■ Task statement: Write out exactly the lines from the line with "handset_body();" through the line with "obj.parent = empty", including both, and nothing more.

■ Records supplied:
···

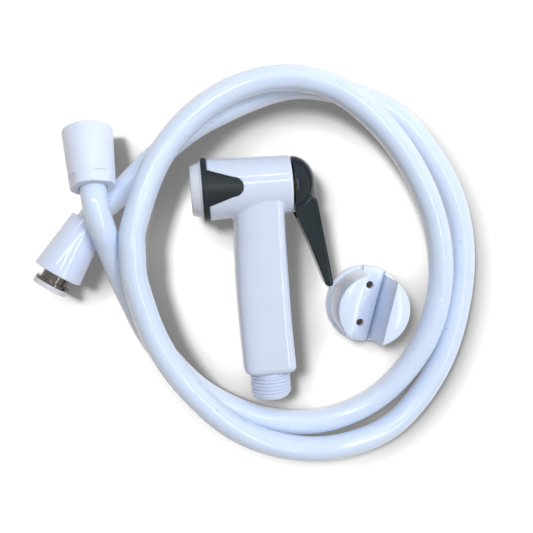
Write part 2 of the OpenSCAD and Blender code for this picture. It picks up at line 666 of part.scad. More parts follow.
module tap_nut() color("whitesmoke") at_tap_mouth() difference() {
    nut(tap_nut_end_r, 1.2);
    for (i = [0 : flats - 1]) rotate([0, 0, 360 * i / flats + 180 + flat_turn])
        translate([flat_r, -nut_mouth_r, -nut_len - 1])
            cube([nut_mouth_r, 2 * nut_mouth_r, flat_len + 1]);
}

module cone_nut() color("white") at_cone_mouth() nut(cone_nut_end_r, 0.5);

/* Wall holder */

// Space between the two shells: it widens upwards and towards its lower end
module slot() {
    far = holder_flange_r + 2;
    up = holder_h + 1 - holder_floor;
    polyhedron(points = [
        [-slot_floor_half, far, holder_floor], [slot_floor_half, far, holder_floor],
        [slot_floor_half, -far, holder_floor], [-slot_floor_half, -far, holder_floor],
        [-slot_narrow_half, far, holder_floor + up], [slot_narrow_half, far, holder_floor + up],
        [slot_wide_half, -far, holder_floor + up], [-slot_wide_half, -far, holder_floor + up]],
        faces = [[3, 2, 1, 0], [4, 5, 6, 7], [0, 1, 5], [0, 5, 4], [1, 2, 6], [1, 6, 5],
            [2, 3, 7], [2, 7, 6], [3, 0, 4], [3, 4, 7]]);
}

module holder_place()
    translate([holder_dx - kit_x, -holder_dy - kit_y, 0]) rotate([0, 0, holder_turn]) children();

module wall_holder() color("white") holder_place() difference() {
    rotate_extrude() polygon([[0, 0], [holder_flange_r, 0],
        [holder_flange_r, holder_flange_t - 0.6], [holder_flange_r - 0.6, holder_flange_t],
        [holder_r, holder_flange_t], [holder_r - 0.4, holder_h - 1],
        [holder_r - 0.7, holder_h - 0.3], [holder_r - 1.4, holder_h], [0, holder_h]]);
    slot();
    for (side = [-1, 1]) {
        translate([side * (slot_floor_half - groove_w / 2) - groove_w / 2, -holder_flange_r - 1,
            holder_floor - groove_d]) cube([groove_w, 2 * holder_flange_r + 2, groove_d + 1]);
        translate([0, side * screw_gap / 2, -1]) cylinder(h = holder_floor + 2, r = screw_r);
        // The shells are cored from the back
        translate([0, 0, -1]) linear_extrude(holder_h - holder_wall + 1) intersection() {
            circle(r = holder_r - 0.8 - holder_wall);
            translate([side > 0 ? slot_wide_half + holder_wall : -holder_r - slot_wide_half - holder_wall, -holder_r])
                square([holder_r, 2 * holder_r]);
        }
    }
}

handset_body();
trim_ring();
front_cap();
spray_plate();
face_washer();
valve_seat();
valve_stem();
valve_disc();
valve_spring();
stem_seal();
gland_nut();
stem_nut();
lever();
lever_pin();
hose();
tap_nut();
tap_insert();
tap_ferrule();
tap_washer();
cone_nut();
cone_insert();
cone_ferrule();
cone_washer();
wall_holder();
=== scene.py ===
# %% [markdown]
# # A handheld bidet shower kit, laid out on a table
# The CAD model gives every solid, its place and how it moves. This script
# dresses that model: it sets the camera and the light, lays the hose, gives
# the moulded pieces their soft edges and gives every surface its finish.

# %% The frame
import bpy
import math
from mathutils import Matrix, Vector


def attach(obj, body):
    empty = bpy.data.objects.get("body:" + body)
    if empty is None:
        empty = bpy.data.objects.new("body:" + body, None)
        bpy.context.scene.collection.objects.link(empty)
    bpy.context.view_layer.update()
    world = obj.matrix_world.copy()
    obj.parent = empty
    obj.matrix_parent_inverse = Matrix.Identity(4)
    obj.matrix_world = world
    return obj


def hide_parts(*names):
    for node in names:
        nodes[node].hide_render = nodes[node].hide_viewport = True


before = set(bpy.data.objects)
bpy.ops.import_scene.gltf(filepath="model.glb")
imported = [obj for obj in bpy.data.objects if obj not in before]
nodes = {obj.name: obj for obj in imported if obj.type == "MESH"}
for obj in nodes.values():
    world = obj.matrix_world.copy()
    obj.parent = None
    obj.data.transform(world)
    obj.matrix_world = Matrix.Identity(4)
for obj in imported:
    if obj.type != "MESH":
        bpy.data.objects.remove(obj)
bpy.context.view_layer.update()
MM = 0.001
print("CAD nodes:", len(nodes))

# %% [markdown]
# ## Camera
# A 50 mm lens on a 36 mm sensor gives the same convergence.

# %% Camera
eye = Vector((-0.04858, 0.05146, 0.390))
aim = Vector((-0.0178, 0.0042, 0.0))
picture_up = Vector((0.0698, 0.9976, 0.0))
lens_mm, sensor_mm = 49.85, 36.0


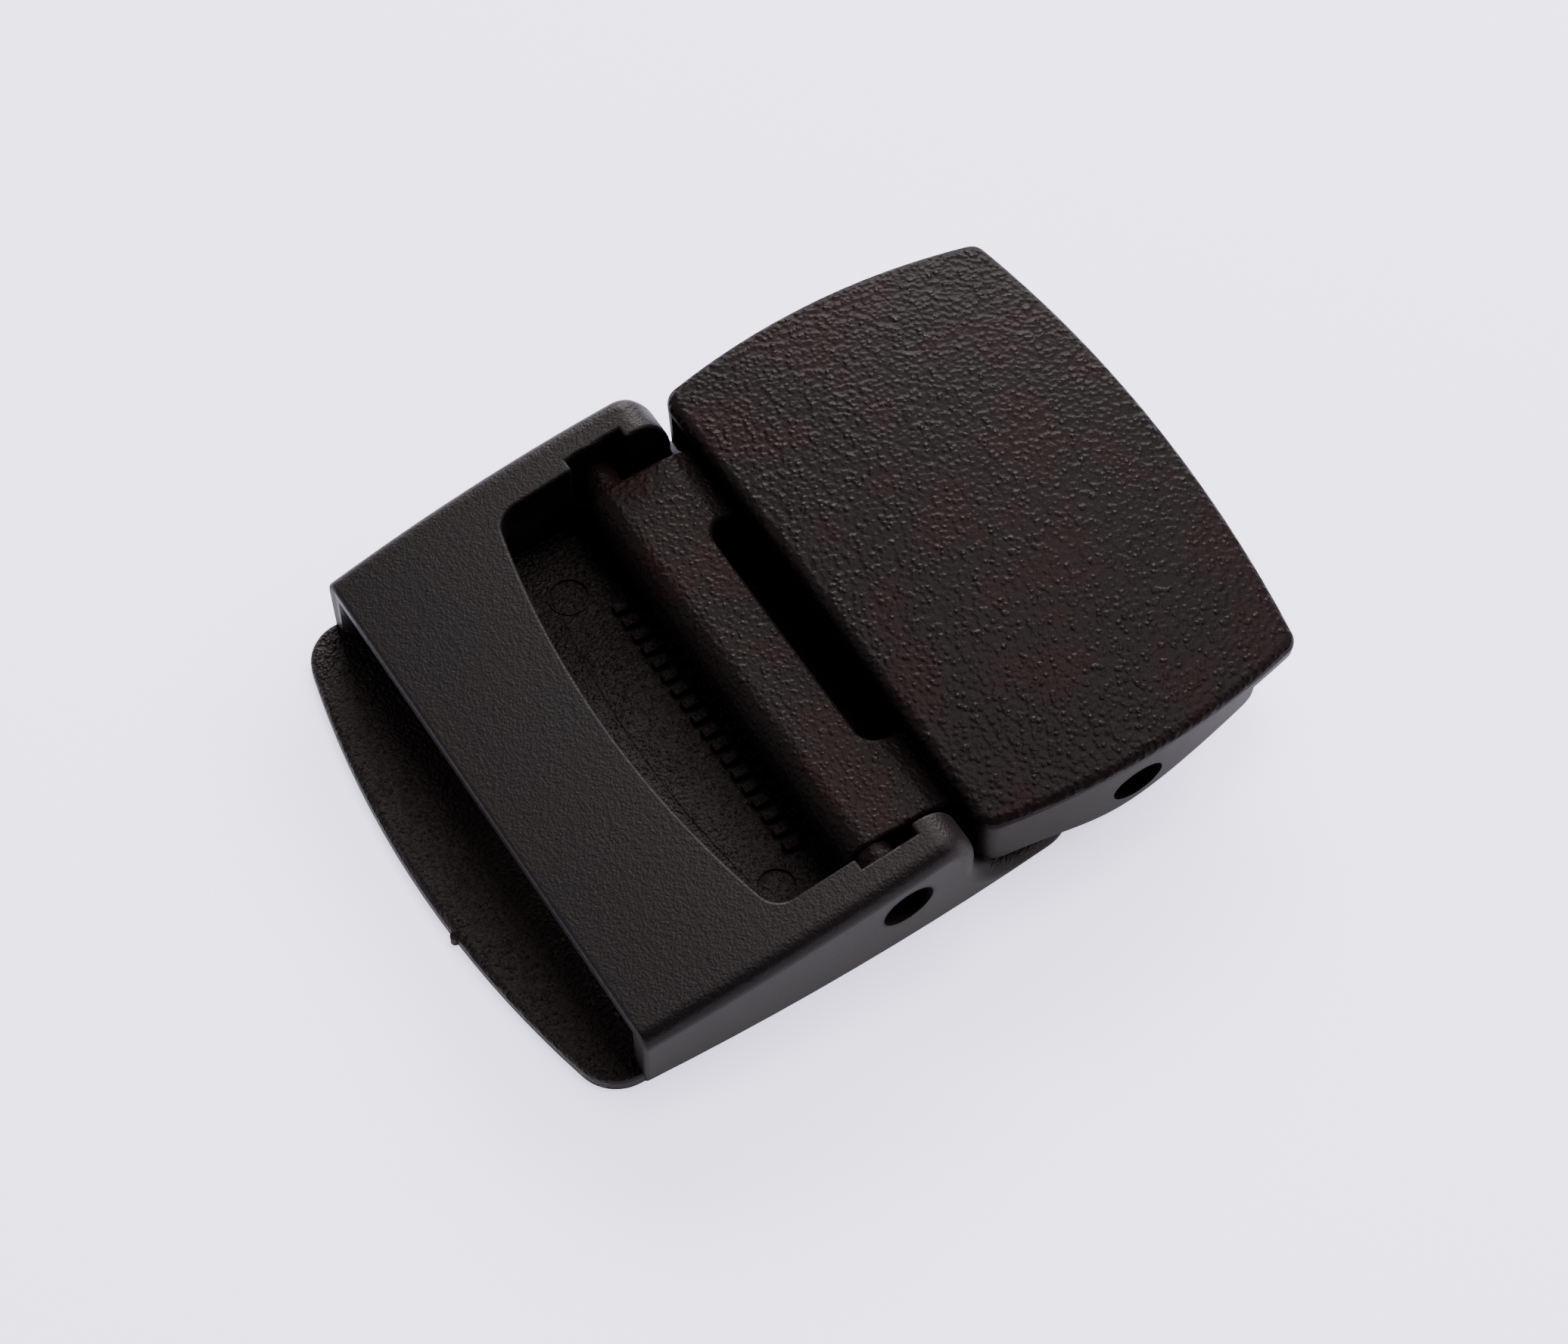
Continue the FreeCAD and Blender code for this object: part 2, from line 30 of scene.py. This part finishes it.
# small helpers for shader trees
def addNode(tree, kind, **settings):
    node = tree.nodes.new(kind)
    for name, value in settings.items():
        setattr(node, name, value)
    return node


def feed(tree, value, socket):
    # a socket is wired, anything else is a plain number or colour
    if isinstance(value, bpy.types.NodeSocket):
        tree.links.new(value, socket)
    else:
        socket.default_value = value


def sums(tree, operation, first, second=0.0, third=0.0, clamp=False):
    node = addNode(tree, "ShaderNodeMath", operation=operation, use_clamp=clamp)
    for index, value in enumerate((first, second, third)):
        feed(tree, value, node.inputs[index])
    return node.outputs[0]


def blendColors(tree, factor, first, second, mode="MIX"):
    node = addNode(tree, "ShaderNodeMix", data_type="RGBA", blend_type=mode)
    feed(tree, factor, node.inputs[0])
    feed(tree, first, node.inputs[6])
    feed(tree, second, node.inputs[7])
    return node.outputs[2]


def mixValues(tree, factor, first, second):
    node = addNode(tree, "ShaderNodeMix", data_type="FLOAT")
    for socket, value in ((0, factor), (2, first), (3, second)):
        feed(tree, value, node.inputs[socket])
    return node.outputs[0]


def ramp(tree, value, low, high, start=0.0, end=1.0):
    # a smooth step from start at low to end at high
    node = addNode(tree, "ShaderNodeMapRange", interpolation_type="SMOOTHSTEP")
    for name, number in (("Value", value), ("From Min", low), ("From Max", high),
                         ("To Min", start), ("To Max", end)):
        feed(tree, number, node.inputs[name])
    return node.outputs[0]


def newGroup(name, inputs, outputs):
    tree = bpy.data.node_groups.new(name, "ShaderNodeTree")
    for label, kind, default in inputs:
        socket = tree.interface.new_socket(label, in_out="INPUT", socket_type="NodeSocket" + kind)
        if default is not None:
            socket.default_value = default
    for label, kind in outputs:
        tree.interface.new_socket(label, in_out="OUTPUT", socket_type="NodeSocket" + kind)
    return tree, tree.nodes.new("NodeGroupInput").outputs, tree.nodes.new("NodeGroupOutput").inputs


def placeGroup(tree, group, **values):
    node = addNode(tree, "ShaderNodeGroup", node_tree=group)
    for label, value in values.items():
        feed(tree, value, node.inputs[label])
    return node.outputs


# shared surface effects
grainShape = {
    "smoothness": 0.85, "domeReach": 0.8, "swellScale": 0.55, "swellDetail": 1.0,
    "swellBand": (0.3, 0.7), "lowestDome": 0.5, "crumbScale": 1.7, "crumbDetail": 1.5,
    "crownBand": (0.35, 0.8),
}


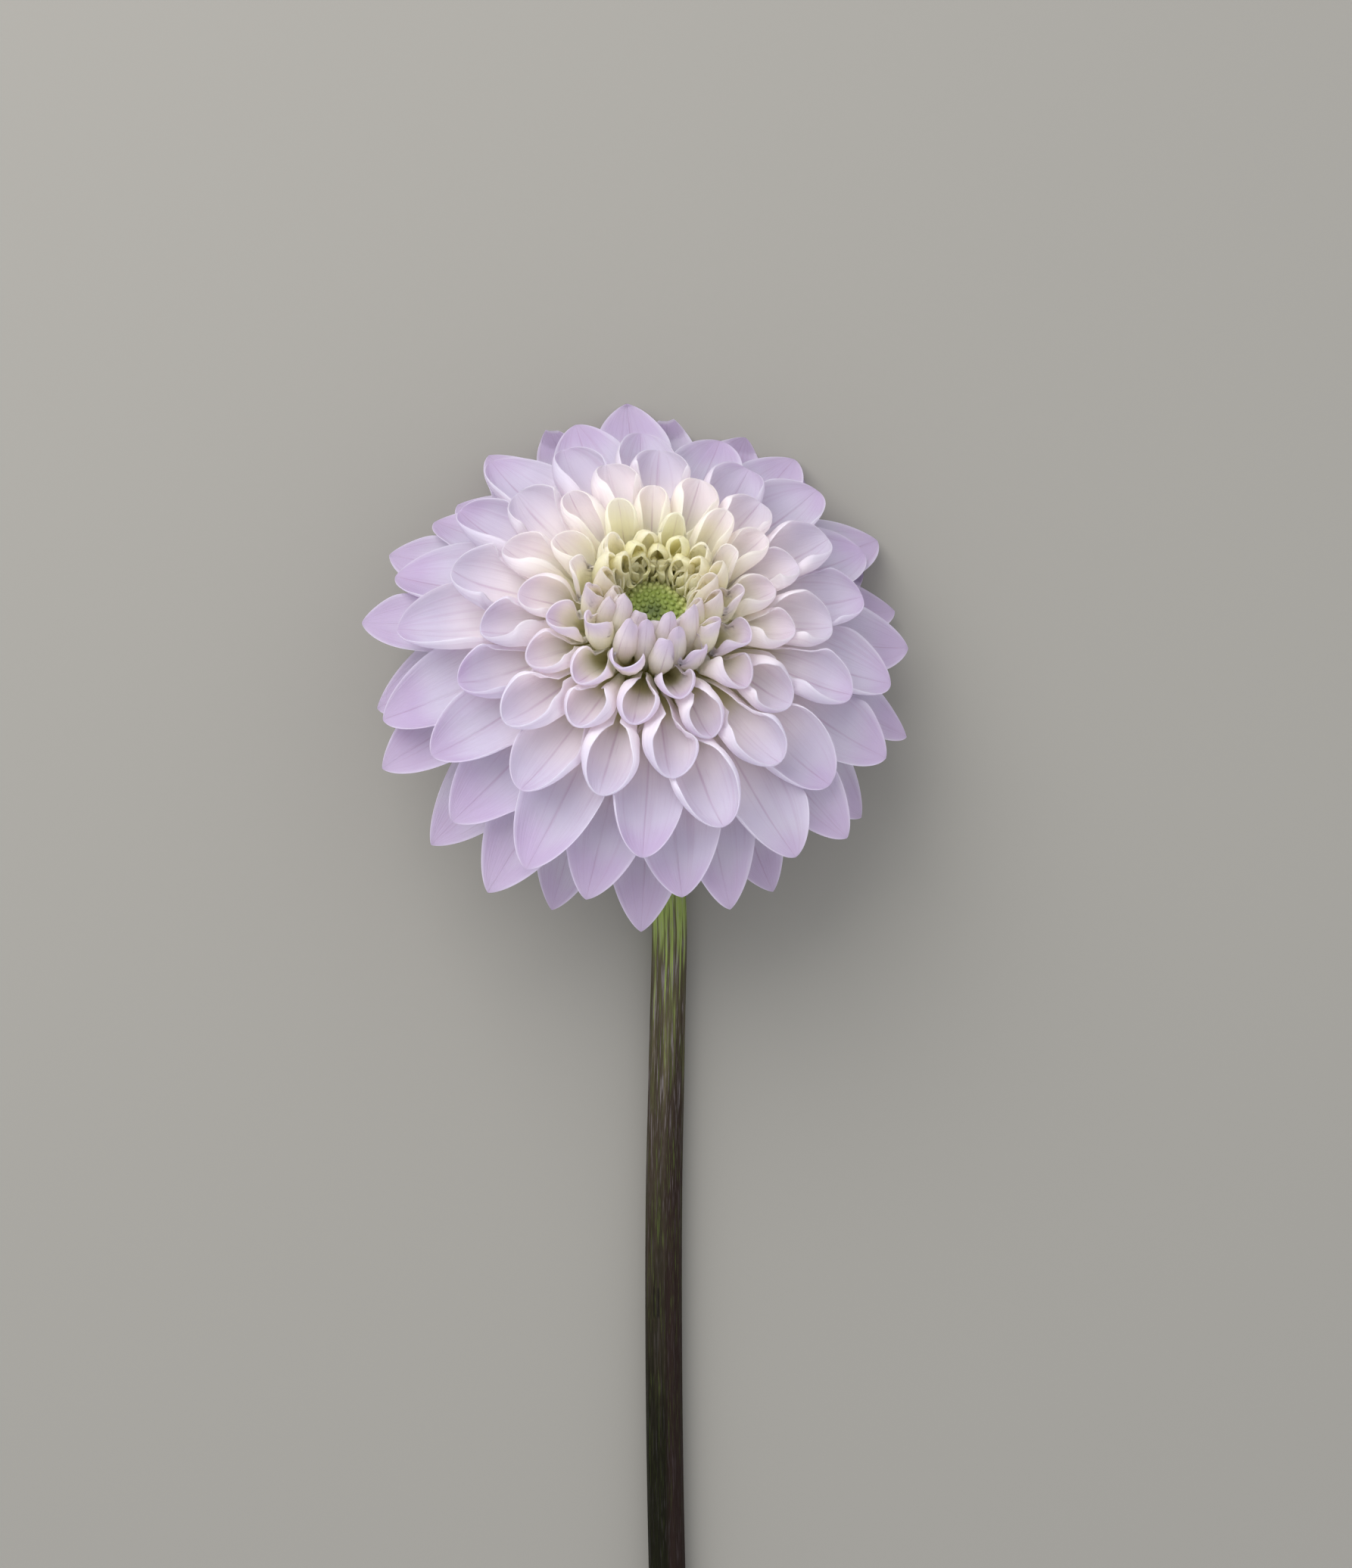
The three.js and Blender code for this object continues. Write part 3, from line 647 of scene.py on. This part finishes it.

···

■ Solution to the exercise:
handset_body();
trim_ring();
front_cap();
spray_plate();
face_washer();
valve_seat();
valve_stem();
valve_disc();
valve_spring();
stem_seal();
gland_nut();
stem_nut();
lever();
lever_pin();
hose();
tap_nut();
tap_insert();
tap_ferrule();
tap_washer();
cone_nut();
cone_insert();
cone_ferrule();
cone_washer();
wall_holder();
=== scene.py ===
# %% [markdown]
# # A handheld bidet shower kit, laid out on a table
# The CAD model gives every solid, its place and how it moves. This script
# dresses that model: it sets the camera and the light, lays the hose, gives
# the moulded pieces their soft edges and gives every surface its finish.

# %% The frame
import bpy
import math
from mathutils import Matrix, Vector


def attach(obj, body):
    empty = bpy.data.objects.get("body:" + body)
    if empty is None:
        empty = bpy.data.objects.new("body:" + body, None)
        bpy.context.scene.collection.objects.link(empty)
    bpy.context.view_layer.update()
    world = obj.matrix_world.copy()
    obj.parent = empty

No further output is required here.